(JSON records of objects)
⁂

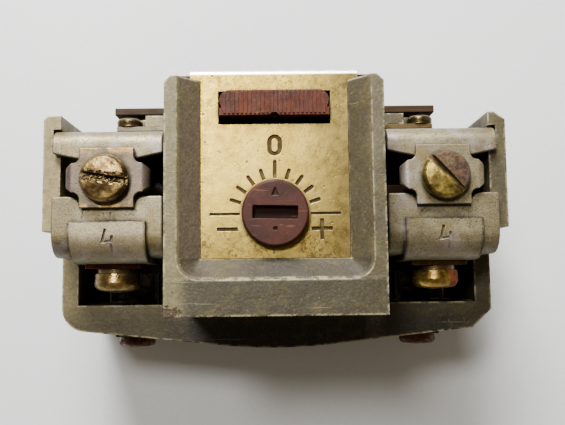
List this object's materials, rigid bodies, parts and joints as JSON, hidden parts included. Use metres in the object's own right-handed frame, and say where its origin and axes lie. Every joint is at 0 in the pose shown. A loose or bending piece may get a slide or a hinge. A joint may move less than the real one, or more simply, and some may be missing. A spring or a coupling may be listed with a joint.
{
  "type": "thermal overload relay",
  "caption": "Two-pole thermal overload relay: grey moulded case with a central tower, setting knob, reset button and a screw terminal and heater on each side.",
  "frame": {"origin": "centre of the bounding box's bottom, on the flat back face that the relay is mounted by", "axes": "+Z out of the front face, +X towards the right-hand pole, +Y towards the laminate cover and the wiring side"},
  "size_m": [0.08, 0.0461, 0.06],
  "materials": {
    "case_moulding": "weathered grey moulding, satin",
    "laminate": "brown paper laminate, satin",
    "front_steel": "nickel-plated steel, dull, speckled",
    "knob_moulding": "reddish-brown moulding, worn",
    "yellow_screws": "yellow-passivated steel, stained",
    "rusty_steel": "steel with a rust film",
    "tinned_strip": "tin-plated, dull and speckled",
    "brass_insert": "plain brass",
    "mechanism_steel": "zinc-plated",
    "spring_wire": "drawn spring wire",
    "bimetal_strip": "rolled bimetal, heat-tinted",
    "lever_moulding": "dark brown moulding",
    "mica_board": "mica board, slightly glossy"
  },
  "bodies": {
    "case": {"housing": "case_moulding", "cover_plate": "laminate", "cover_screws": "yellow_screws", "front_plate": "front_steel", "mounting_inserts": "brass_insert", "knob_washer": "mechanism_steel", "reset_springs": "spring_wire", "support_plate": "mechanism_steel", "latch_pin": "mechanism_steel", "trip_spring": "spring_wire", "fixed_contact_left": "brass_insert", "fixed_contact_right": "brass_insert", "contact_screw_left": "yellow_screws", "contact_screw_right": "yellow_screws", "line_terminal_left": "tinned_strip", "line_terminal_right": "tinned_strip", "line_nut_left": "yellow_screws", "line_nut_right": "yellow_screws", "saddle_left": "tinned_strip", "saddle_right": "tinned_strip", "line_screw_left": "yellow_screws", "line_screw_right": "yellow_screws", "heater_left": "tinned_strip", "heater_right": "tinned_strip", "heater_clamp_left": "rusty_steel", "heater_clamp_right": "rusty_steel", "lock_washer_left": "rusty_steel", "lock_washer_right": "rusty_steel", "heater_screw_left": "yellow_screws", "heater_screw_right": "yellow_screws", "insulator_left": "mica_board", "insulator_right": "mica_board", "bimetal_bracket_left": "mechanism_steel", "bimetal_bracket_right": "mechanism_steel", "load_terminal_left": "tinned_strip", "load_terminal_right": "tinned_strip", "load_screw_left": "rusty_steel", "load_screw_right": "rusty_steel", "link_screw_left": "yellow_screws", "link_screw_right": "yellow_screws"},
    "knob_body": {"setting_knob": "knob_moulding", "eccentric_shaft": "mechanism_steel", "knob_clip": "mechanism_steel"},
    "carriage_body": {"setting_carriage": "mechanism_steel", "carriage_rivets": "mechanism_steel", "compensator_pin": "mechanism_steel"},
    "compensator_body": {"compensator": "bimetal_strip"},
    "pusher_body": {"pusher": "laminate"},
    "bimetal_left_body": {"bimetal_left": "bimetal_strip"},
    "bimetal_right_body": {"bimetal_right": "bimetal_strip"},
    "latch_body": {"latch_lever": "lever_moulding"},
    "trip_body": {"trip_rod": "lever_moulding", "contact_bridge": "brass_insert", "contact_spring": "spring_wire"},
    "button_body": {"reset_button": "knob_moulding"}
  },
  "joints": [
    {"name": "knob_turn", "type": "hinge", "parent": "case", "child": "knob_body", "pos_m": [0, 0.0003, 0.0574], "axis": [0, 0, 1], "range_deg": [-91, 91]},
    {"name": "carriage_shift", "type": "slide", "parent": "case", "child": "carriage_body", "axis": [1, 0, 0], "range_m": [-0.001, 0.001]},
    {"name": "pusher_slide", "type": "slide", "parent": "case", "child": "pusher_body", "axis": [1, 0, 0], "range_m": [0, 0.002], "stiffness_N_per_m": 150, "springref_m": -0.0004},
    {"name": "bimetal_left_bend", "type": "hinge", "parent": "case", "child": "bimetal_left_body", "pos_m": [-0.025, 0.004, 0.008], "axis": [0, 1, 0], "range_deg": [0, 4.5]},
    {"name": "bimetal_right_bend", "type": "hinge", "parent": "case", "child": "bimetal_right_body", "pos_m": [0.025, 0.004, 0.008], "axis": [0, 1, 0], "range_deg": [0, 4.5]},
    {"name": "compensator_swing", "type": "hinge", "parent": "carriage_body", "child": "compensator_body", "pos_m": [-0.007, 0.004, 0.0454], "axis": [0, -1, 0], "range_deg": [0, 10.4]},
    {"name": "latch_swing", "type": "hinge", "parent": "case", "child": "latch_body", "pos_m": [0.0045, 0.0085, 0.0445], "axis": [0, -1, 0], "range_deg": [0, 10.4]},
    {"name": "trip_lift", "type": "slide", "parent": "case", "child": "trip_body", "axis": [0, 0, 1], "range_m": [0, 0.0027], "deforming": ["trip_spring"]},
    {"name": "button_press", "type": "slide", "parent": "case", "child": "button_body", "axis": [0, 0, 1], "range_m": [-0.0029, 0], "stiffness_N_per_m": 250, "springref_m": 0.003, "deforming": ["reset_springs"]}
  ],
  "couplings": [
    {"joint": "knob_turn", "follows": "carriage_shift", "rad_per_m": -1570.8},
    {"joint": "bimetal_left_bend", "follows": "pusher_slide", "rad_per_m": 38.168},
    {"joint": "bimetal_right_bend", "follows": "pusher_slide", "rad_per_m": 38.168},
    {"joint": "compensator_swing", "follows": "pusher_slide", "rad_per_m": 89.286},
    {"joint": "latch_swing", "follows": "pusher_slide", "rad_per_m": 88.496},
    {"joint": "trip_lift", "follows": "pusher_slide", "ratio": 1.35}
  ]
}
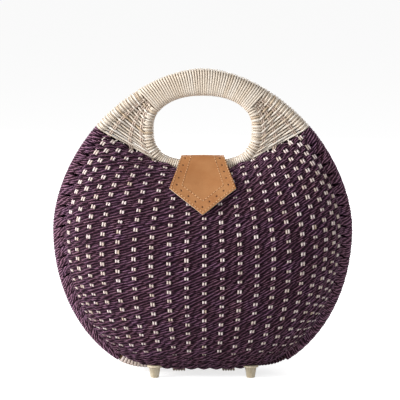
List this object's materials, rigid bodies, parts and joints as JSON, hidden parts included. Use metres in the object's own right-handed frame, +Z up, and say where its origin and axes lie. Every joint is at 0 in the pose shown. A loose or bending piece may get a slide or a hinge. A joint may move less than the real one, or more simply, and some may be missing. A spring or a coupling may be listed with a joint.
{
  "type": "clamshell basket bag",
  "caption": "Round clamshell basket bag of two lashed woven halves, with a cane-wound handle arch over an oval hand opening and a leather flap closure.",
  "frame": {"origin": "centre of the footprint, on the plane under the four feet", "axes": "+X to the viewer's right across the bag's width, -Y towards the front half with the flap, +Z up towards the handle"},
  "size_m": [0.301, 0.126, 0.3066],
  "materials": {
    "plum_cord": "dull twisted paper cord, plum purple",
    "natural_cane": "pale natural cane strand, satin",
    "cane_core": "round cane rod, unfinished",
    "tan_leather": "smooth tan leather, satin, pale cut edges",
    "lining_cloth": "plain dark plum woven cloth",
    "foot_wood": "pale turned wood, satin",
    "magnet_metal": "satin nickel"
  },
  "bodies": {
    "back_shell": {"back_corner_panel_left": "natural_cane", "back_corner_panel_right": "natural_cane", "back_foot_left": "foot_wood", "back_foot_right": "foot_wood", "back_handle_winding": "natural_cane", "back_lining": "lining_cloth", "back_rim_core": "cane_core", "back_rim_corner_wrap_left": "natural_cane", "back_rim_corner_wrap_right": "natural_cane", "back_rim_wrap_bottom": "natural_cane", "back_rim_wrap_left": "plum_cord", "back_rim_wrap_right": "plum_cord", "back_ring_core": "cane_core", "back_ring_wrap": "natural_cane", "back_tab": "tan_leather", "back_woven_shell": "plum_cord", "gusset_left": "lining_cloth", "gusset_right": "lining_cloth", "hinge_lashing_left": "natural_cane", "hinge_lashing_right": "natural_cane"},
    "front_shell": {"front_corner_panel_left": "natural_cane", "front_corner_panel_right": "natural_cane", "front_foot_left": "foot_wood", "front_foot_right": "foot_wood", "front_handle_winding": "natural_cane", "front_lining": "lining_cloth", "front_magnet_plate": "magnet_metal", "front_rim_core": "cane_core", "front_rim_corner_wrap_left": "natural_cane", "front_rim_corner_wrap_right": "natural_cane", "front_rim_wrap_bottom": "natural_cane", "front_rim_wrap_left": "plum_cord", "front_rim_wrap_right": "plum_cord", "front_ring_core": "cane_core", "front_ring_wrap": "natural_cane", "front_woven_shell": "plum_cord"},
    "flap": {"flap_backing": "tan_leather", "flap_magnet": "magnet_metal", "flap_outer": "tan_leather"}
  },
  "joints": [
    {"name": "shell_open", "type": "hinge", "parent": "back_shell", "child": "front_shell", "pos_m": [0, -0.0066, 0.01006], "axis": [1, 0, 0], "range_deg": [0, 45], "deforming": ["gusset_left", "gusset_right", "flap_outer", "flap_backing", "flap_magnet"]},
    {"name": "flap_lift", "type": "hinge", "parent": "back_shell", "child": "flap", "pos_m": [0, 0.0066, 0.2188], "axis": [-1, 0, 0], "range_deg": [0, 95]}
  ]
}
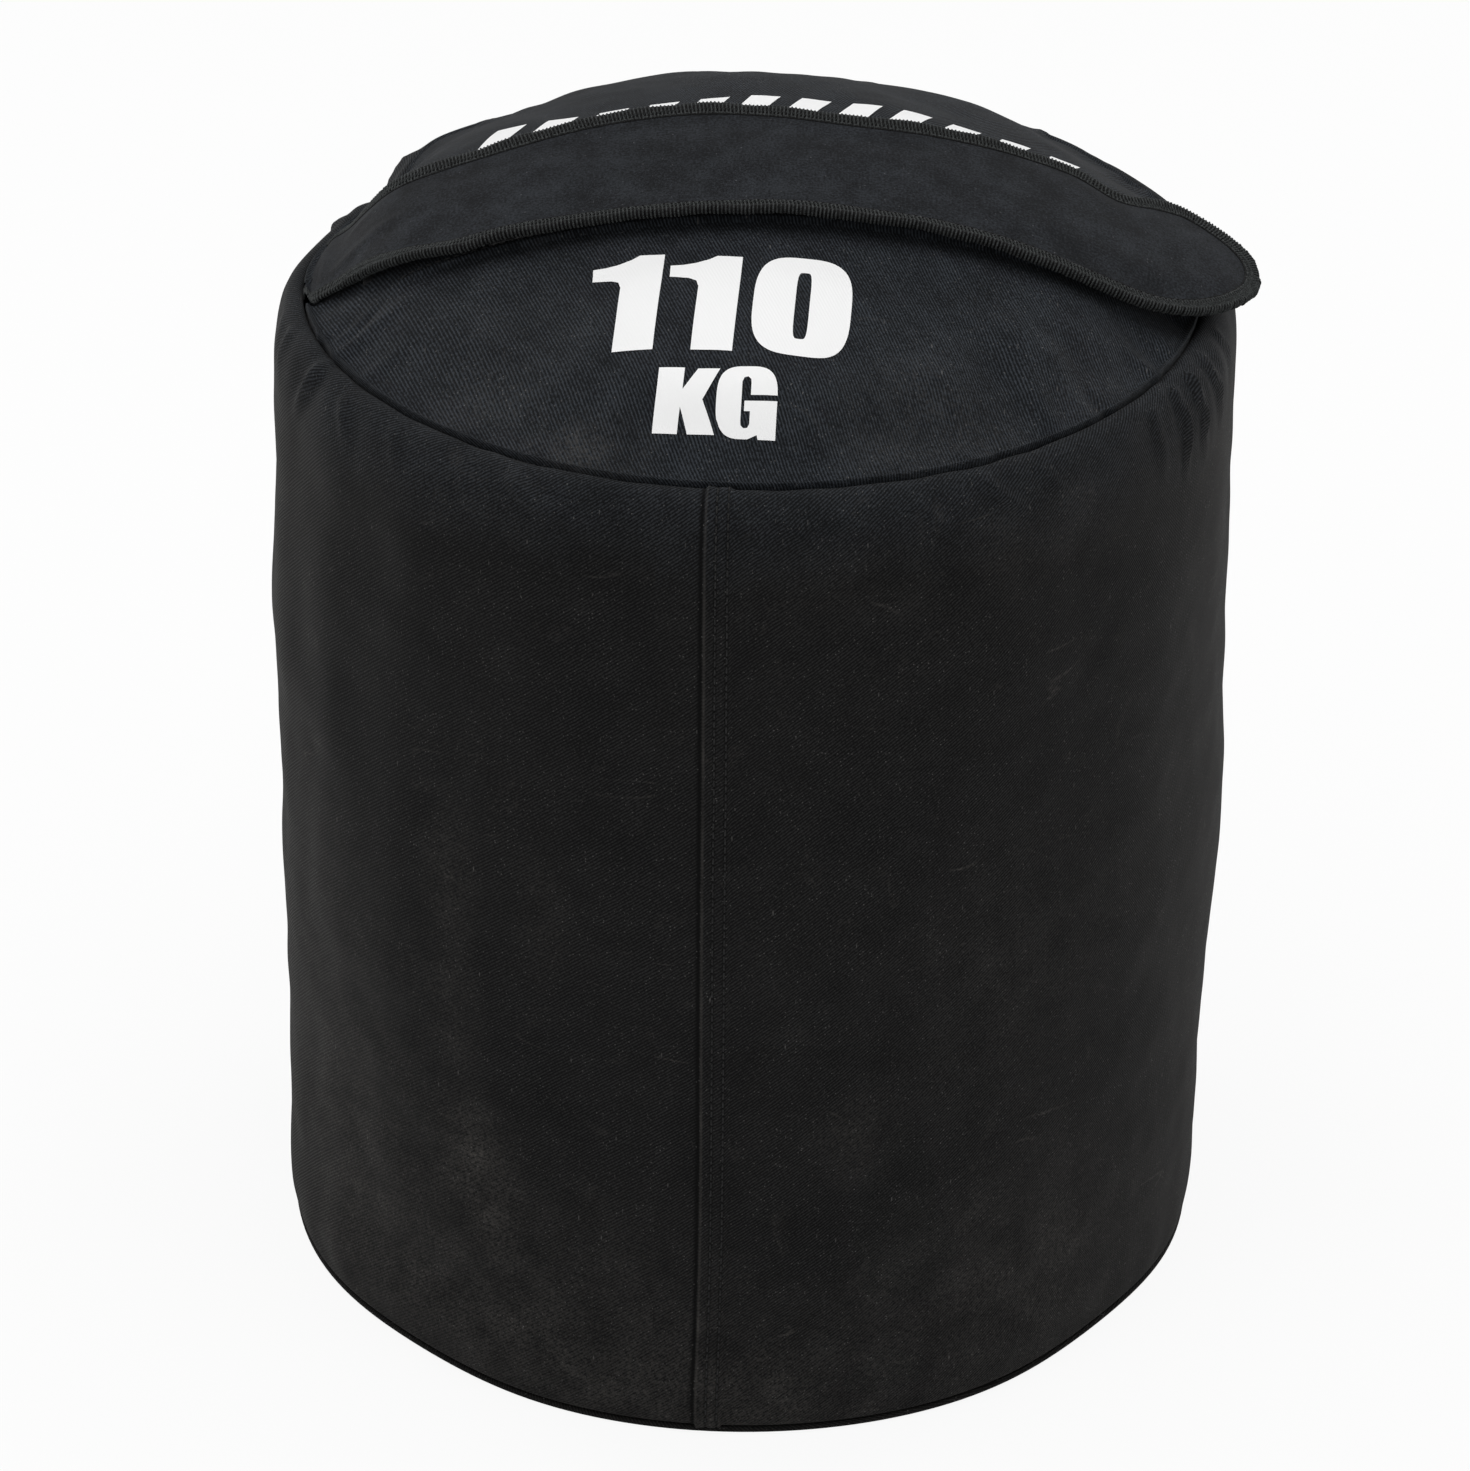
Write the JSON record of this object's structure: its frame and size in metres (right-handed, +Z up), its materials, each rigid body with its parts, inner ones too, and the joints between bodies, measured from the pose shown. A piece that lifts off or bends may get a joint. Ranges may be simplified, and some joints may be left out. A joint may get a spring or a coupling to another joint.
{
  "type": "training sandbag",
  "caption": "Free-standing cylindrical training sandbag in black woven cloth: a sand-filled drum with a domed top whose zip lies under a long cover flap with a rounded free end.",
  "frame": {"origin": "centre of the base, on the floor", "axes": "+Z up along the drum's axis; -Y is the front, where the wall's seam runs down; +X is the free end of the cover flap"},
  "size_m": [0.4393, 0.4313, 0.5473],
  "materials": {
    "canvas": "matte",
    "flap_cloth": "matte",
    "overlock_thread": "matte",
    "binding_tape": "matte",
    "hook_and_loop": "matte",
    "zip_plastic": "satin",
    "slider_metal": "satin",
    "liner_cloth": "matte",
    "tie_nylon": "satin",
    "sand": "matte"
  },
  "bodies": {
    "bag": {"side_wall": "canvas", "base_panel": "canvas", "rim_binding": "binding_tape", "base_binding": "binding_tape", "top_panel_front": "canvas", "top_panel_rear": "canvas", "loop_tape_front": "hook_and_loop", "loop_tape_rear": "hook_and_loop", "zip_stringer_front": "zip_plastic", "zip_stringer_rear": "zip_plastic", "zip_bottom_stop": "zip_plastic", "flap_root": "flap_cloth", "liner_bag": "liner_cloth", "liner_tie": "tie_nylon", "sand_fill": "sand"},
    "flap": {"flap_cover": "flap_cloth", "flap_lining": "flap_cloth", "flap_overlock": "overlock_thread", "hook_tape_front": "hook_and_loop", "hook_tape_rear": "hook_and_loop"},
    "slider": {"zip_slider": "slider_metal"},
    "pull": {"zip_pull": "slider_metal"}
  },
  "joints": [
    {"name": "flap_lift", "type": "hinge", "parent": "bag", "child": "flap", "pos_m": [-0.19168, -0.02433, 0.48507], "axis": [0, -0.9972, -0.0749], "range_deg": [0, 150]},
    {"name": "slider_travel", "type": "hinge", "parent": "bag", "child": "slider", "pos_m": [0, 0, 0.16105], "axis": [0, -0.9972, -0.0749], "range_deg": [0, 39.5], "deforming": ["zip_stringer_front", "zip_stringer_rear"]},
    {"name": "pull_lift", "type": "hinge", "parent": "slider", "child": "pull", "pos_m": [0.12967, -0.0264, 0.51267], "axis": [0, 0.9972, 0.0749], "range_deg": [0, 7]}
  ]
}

⁂

*What is expected*
Copy out every line holding the string "each".

*Exercise answer*
  "caption": "Two-pole thermal overload relay: grey moulded case with a central tower, setting knob, reset button and a screw terminal and heater on each side.",
Write the JSON record of this object's structure: its frame and size in metres (right-handed, +Z up), its materials, each rigid body with its parts, inner ones too, and the joints between bodies, measured from the pose shown. A piece that lifts off or bends may get a joint. Ranges may be simplified, and some joints may be left out. A joint may get a spring or a coupling to another joint.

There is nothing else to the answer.